The City goalkeeper is out of Sunday’s game because of a muscle injury suffered against Atalanta in midweek, according to Pep Guardiola. Alisson had hoped they would face one another.

“I speak with him pretty often really because he is a friend. The rivalry between us only starts when we arrive for the game and on the pitch. I see him socially too. Our daughters are the same age, and I’ve been to his son’s birthday party.

“We have a good relationship, our wives have a good relationship, and our daughters like to play together. We don’t see each other often – I would like to see him more often – but we have our football lives, our jobs to do and our families.

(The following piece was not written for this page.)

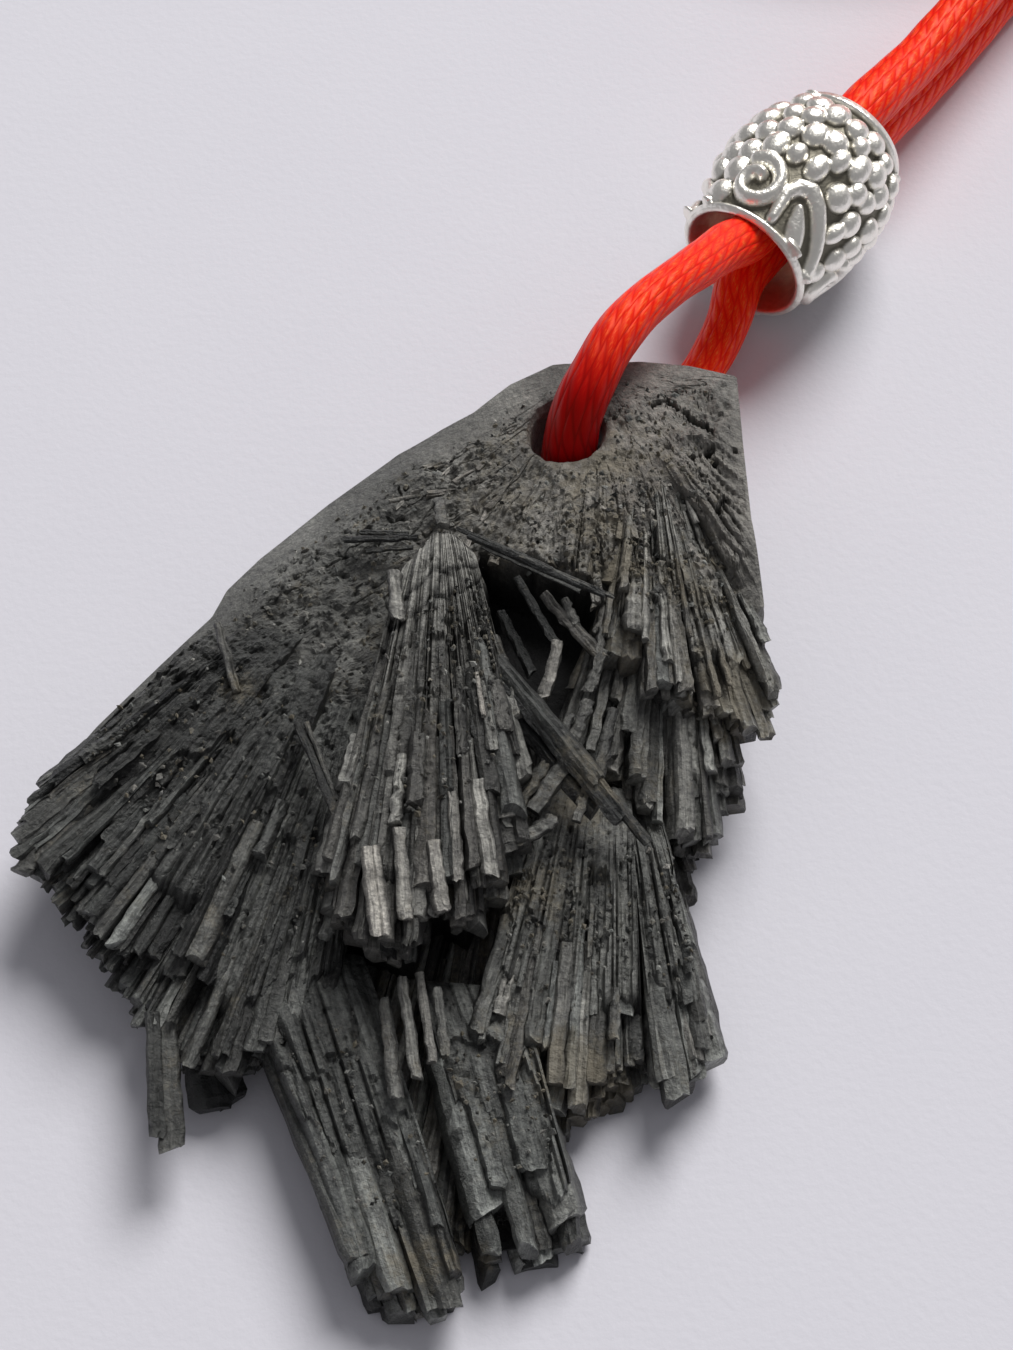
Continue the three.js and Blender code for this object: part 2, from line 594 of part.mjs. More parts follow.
/** A plain closed tube of the cord's thickness along a route. */
function tube(route) {
  const path = new THREE.CatmullRomCurve3(route, false, "centripetal");
  const corners = Array.from({ length: CORD_SIDES }, (_, i) => {
    const turn = (2 * Math.PI * (i + 0.5)) / CORD_SIDES;
    return new THREE.Vector2(CORD_SOLID_RADIUS * Math.cos(turn), CORD_SOLID_RADIUS * Math.sin(turn));
  });
  const steps = Math.ceil(path.getLength() / CORD_DIAMETER);
  return new THREE.ExtrudeGeometry(new THREE.Shape(corners), { steps, extrudePath: path });
}

/** The outer shape of the wound-up cord: a flat ring. */
function coil() {
  const height = COIL.layers * STACK_PITCH;
  const profile = [
    [COIL_INSIDE, 0], [COIL_OUTSIDE, 0], [COIL_OUTSIDE, height], [COIL_INSIDE, height], [COIL_INSIDE, 0],
  ].map(([r, y]) => new THREE.Vector2(r, y));
  const ring = new THREE.LatheGeometry(profile, COIL.sides).rotateX(Math.PI / 2);
  return ring.translate(COIL_CENTRE.x, COIL_CENTRE.y, 0);
}

// ---- the knot ----------------------------------------------------------------------------------

/** The wrapped knot that ties both ends: a ribbed barrel with two cut tails, along +X. */
function knot() {
  const half = KNOT.length / 2;
  const ribs = [];
  for (let i = 0; i <= 2 * KNOT.wraps; i += 1) {
    const radius = i % 2 === 0 ? KNOT.waist : KNOT.radius;
    ribs.push(new THREE.Vector2(radius, -half + (KNOT.length * i) / (2 * KNOT.wraps)));
  }
  const profile = [new THREE.Vector2(0, -half), ...ribs, new THREE.Vector2(0, half)];
  const barrel = solid(new THREE.LatheGeometry(profile, KNOT.sides).rotateZ(-Math.PI / 2));
  const tail = (z) => {
    const length = KNOT.tail + KNOT.tailInside;
    const run = new THREE.CylinderGeometry(CORD_SOLID_RADIUS, CORD_SOLID_RADIUS, length, CORD_SIDES);
    return solid(run.rotateZ(Math.PI / 2).translate(half + KNOT.tail - length / 2, 0, z));
  };
  return geometryOf(join([barrel, tail(STACK_PITCH / 2), tail(-STACK_PITCH / 2)]));
}

// ---- the pendant -------------------------------------------------------------------------------

const pendant = new THREE.Group();
pendant.add(piece("kyanite_fan", geometryOf(kyaniteFan()), stoneFinish));
pendant.add(piece("silver_bead", bead(), beadFinish));
pendant.add(piece("cord_front", tube(FRONT_ROUTE), cordFinish));
pendant.add(piece("cord_back", tube(BACK_ROUTE), cordFinish));
pendant.add(piece("cord_coil", coil(), cordFinish));

// The knot lies inside the coil, against its inner wall.
const endKnot = piece("end_knot", knot(), cordFinish);
const ribReach = KNOT.length / 2 - KNOT.length / (2 * KNOT.wraps);
const knotOut = Math.sqrt((COIL_INSIDE - TOUCHING_GAP) ** 2 - ribReach ** 2) - KNOT.radius;
endKnot.position.set(COIL_CENTRE.x, COIL_CENTRE.y + knotOut, KNOT.radius);
endKnot.rotation.z = Math.PI;
pendant.add(endKnot);

export default pendant;
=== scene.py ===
"""A black kyanite fan pendant on a doubled red satin cord with a granulated silver-coloured bead.

Lengths in this script are millimetres until a mesh, light or camera is made, which is in metres.
"""
import math
from dataclasses import dataclass

import bpy
import numpy as np
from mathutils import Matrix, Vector


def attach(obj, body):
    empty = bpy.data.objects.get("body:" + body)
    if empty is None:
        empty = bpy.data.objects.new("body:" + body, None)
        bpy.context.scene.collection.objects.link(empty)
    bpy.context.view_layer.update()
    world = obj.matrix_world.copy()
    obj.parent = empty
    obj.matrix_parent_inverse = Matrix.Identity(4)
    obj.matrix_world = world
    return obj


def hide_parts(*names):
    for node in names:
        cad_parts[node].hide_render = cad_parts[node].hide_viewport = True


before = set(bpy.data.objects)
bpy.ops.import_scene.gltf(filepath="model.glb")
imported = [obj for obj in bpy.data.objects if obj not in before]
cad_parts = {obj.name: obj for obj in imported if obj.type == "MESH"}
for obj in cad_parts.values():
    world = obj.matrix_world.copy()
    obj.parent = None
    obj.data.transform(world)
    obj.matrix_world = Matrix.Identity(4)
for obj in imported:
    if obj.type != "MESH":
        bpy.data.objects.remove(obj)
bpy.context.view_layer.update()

MM = 0.001
BODY = "root"


# ---- sizes that the solids share ---------------------------------------------------------------
HALF_WIDTH = 16.25
HALF_LENGTH = 21.15
TOP_LIMIT = 10.0
HOLE_CENTRE = np.array([7.1, 17.2])
HOLE_RADIUS = 1.65
CORD_DIAMETER = 2.5
STACK_PITCH = 2.6
BEAD_CENTRE = np.array([18.75, 33.75, 4.2])
BEAD_BORE = 2.75
CORD_AZIMUTH = math.radians(54)
COIL_OUTER_TURN = 17.5
COIL_TURNS = 2.9
COIL_LEAD_OUT = 36.0
KNOT_RADIUS = 3.6
KNOT_LENGTH = 7.0
KNOT_TAIL = 2.8

# The doubled cord runs ahead through the bead, one run over the other, and its coil lies to the left.
AHEAD = np.array([math.cos(CORD_AZIMUTH), math.sin(CORD_AZIMUTH), 0.0])
LEFT_OF_AHEAD = np.array([-AHEAD[1], AHEAD[0], 0.0])
HIGH = BEAD_CENTRE[2] + STACK_PITCH / 2
LOW = BEAD_CENTRE[2] - STACK_PITCH / 2
COIL_HIGH = 3.85
COIL_LOW = 1.25
FLOOR_SEAT = BEAD_CENTRE * [1, 1, 0]
COIL_CENTRE = FLOOR_SEAT + AHEAD * COIL_LEAD_OUT + LEFT_OF_AHEAD * COIL_OUTER_TURN
KNOT_CENTRE = COIL_CENTRE + [0, 4.78, KNOT_RADIUS]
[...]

It is a busy life.”

Blessing

This has been the most rewarding year of Alisson’s career, but also a reminder of how precarious life at the top can be. A calf injury against Norwich on the opening night of the season sidelined him for 10 weeks and cost him the chance of another winner’s medal in the Uefa Super Cup. His deputy, Adrián, delivered instead, and Alisson believes the painful experience could prove a blessing.

“The first three days it was really difficult to assimilate what had happened,” he says. “Straight after the injury the doctor told me it could be four to six weeks. Then when we did the scan we saw it was a big injury and it became more. In the beginning it was difficult to deal with that, but I always have faith in God and I believe things happen for a reason.

“I could see the good side of the injury. It meant I could spend more time with my family but also prepare myself better for the whole season because I had four weeks of just treating the calf and then, when I could start to train again and work harder, I had four or five weeks of hard training.

“It meant I could do a pre-season, something I hadn’t been able to do, and now I am 100 per cent fit in my mind and my body. This will help me for the rest of the season – and it is a season when we have to give everything.”